#### [PROBLEM DETAILS]
Reproduce, word for word, every line from the first one down to the line containing "GAP = 0.0003", and nothing else.

============================================================

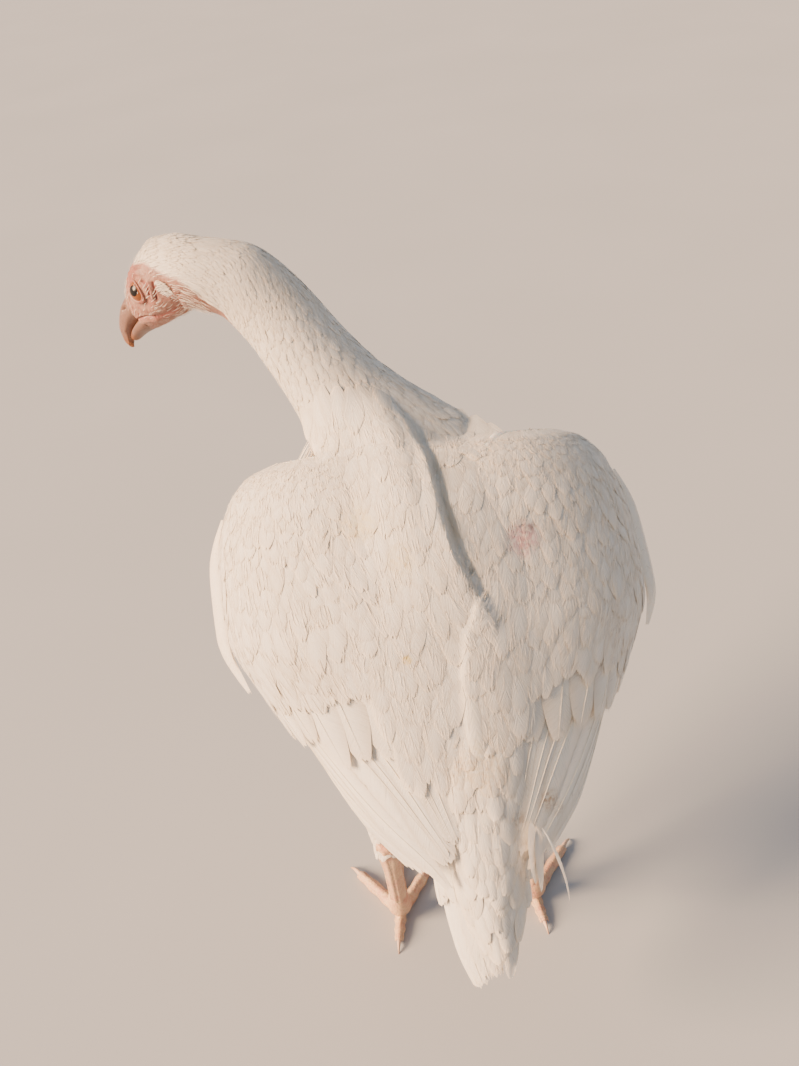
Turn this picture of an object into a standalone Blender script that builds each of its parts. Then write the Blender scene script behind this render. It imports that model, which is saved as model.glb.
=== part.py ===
"""A white Aseel hen, life size, standing upright with its head turned down to its left.

Metres, +Z up. The hen faces -Y, its left side is +X, and it stands on flats under its toes at Z = 0.
Most places are given in the trunk's own frame: s runs forward along the back's slope, h rises out of
the back, and x goes to the hen's left.
"""

import math

import bmesh
import bpy
from mathutils import Matrix, Vector

# Stance
BACK_SLOPE = math.radians(56)
TRUNK_CENTRE = Vector((0.0, 0.0, 0.262))
GAP = 0.0003

# Body from the tail's root to the head: x, s, h, half width, rise above the middle, drop below it
BODY = (
    (0.000, -0.105, 0.000, 0.020, 0.015, 0.018),
    (0.000, -0.094, 0.000, 0.030, 0.023, 0.030),
    (0.000, -0.075, 0.000, 0.042, 0.031, 0.046),
    (0.000, -0.045, 0.000, 0.055, 0.038, 0.062),
    (0.000, -0.010, 0.000, 0.064, 0.043, 0.074),
    (0.000, 0.025, 0.000, 0.067, 0.045, 0.079),
    (0.002, 0.055, 0.000, 0.064, 0.044, 0.073),
    (0.008, 0.078, 0.001, 0.055, 0.041, 0.058),
    (0.017, 0.097, 0.003, 0.044, 0.037, 0.043),
    (0.028, 0.116, 0.006, 0.034, 0.032, 0.034),
    (0.040, 0.136, 0.010, 0.027, 0.0275, 0.028),
    (0.053, 0.157, 0.016, 0.0240, 0.0240, 0.0240),
    (0.068, 0.180, 0.022, 0.0225, 0.0225, 0.0225),
    (0.086, 0.198, 0.026, 0.0220, 0.0215, 0.0215),
    (0.111, 0.207, 0.026, 0.0200, 0.0195, 0.0195),
)
NECK_START = 8
TRUNK_RINGS = 15
NECK_RINGS = 12
BODY_SIDES = 24

# Head: the point midway between the eyes, and the way it faces
HEAD_PLACE = (0.1320, 0.2025, 0.010)
HEAD_YAW = math.radians(69)
HEAD_PITCH = math.radians(37)
HEAD_ROLL = math.radians(-19)
# Skull: forward of the eyes, half width, top, bottom
SKULL = (
    (-0.0385, 0.0062, 0.0065, -0.0085),
    (-0.0355, 0.0118, 0.0120, -0.0140),
    (-0.0285, 0.0170, 0.0178, -0.0195),
    (-0.0190, 0.0197, 0.0212, -0.0216),
    (-0.0085, 0.0197, 0.0212, -0.0212),
    (0.0000, 0.0178, 0.0195, -0.0196),
    (0.0085, 0.0140, 0.0166, -0.0182),
    (0.0148, 0.0111, 0.0130, -0.0168),
    (0.0190, 0.0093, 0.0098, -0.0155),
)
SKULL_RINGS = 12
SKULL_SIDES = 20
EYE_RADIUS = 0.0079
EYE_PLACE = (0.0005, 0.0109, 0.0010)
LID_RADIUS = 0.0055
LID_THICKNESS = 0.0013
LID_SIDEWAYS = 0.0167
EAR_PLACE = (-0.0205, 0.0183, -0.0062)
EAR_LOBE_PLACE = (-0.0190, 0.0150, -0.0128)
EAR_LOBE_SIZE = (0.0050, 0.0030, 0.0056)
WATTLE_PLACE = (0.0100, 0.0056, -0.0172)
WATTLE_SIZE = (0.0058, 0.0015, 0.0034)

# Beak: forward, height, half width, half depth, at each step from the face to the tip
UPPER_BEAK = (
    (0.0193, 0.0008, 0.0085, 0.0083),
    (0.0248, 0.0002, 0.0076, 0.0074),
    (0.0305, -0.0017, 0.0062, 0.0060),
    (0.0356, -0.0052, 0.0046, 0.0047),
    (0.0386, -0.0096, 0.0031, 0.0032),
    (0.0392, -0.0142, 0.0012, 0.0014),
)
LOWER_BEAK = (
    (0.0193, -0.0108, 0.0077, 0.0044),
    (0.0248, -0.0106, 0.0067, 0.0037),
    (0.0300, -0.0111, 0.0051, 0.0030),
    (0.0340, -0.0124, 0.0030, 0.0019),
)
BEAK_SIDES = 12
NOSTRIL_PLACE = (0.0238, 0.0077, 0.0028)
MOUTH_CORNER = 0.0080
MOUTH_HEIGHT = -0.0085
MOUTH_SLIT = 0.0007

# Pea comb: three rows of low beads from the beak's root to the crown
COMB_ROWS = ((0.0, 6, 0.0022), (0.0042, 4, 0.0017), (-0.0042, 4, 0.0017))
COMB_FRONT = 0.0163
COMB_STEP = 0.0032

# Wing surface: distance down the slope from the wrist, inner edge, outer edge, top height, drop
WING_TOP = 0.088
WING_LENGTH = 0.235
WING = (
    (-0.006, 0.044, 0.082, 0.030, 0.028),
    (0.000, 0.034, 0.096, 0.040, 0.044),
    (0.015, 0.030, 0.109, 0.048, 0.055),
    (0.050, 0.020, 0.119, 0.054, 0.062),
    (0.090, 0.009, 0.121, 0.055, 0.064),
    (0.130, 0.006, 0.107, 0.049, 0.056),
    (0.165, 0.013, 0.090, 0.042, 0.046),
    (0.205, 0.026, 0.071, 0.035, 0.036),
    (0.235, 0.034, 0.052, 0.030, 0.026),
    (0.270, 0.036, 0.042, 0.025, 0.020),
)
WING_WRAP = 115
WING_CORE_SIDES = 9
WING_CORE_END = 0.62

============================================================

#### [COMPLETE RESPONSE]
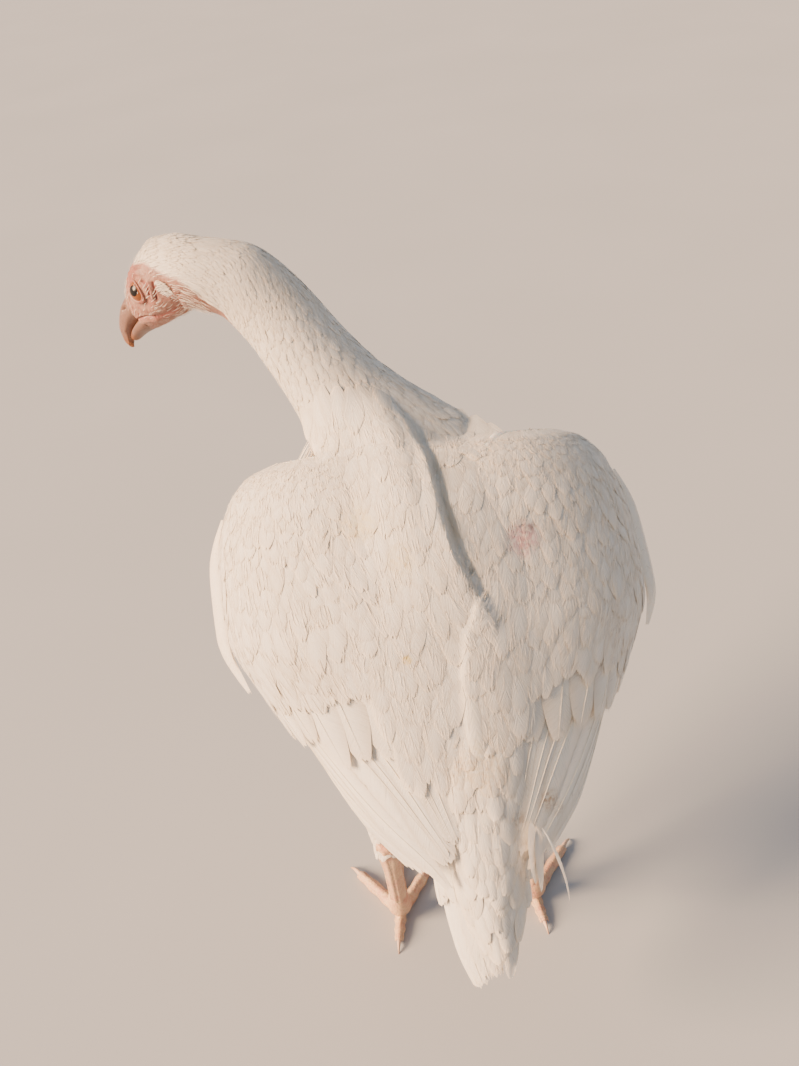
Turn this picture of an object into a standalone Blender script that builds each of its parts. Then write the Blender scene script behind this render. It imports that model, which is saved as model.glb.
=== part.py ===
"""A white Aseel hen, life size, standing upright with its head turned down to its left.

Metres, +Z up. The hen faces -Y, its left side is +X, and it stands on flats under its toes at Z = 0.
Most places are given in the trunk's own frame: s runs forward along the back's slope, h rises out of
the back, and x goes to the hen's left.
"""

import math

import bmesh
import bpy
from mathutils import Matrix, Vector

# Stance
BACK_SLOPE = math.radians(56)
TRUNK_CENTRE = Vector((0.0, 0.0, 0.262))
GAP = 0.0003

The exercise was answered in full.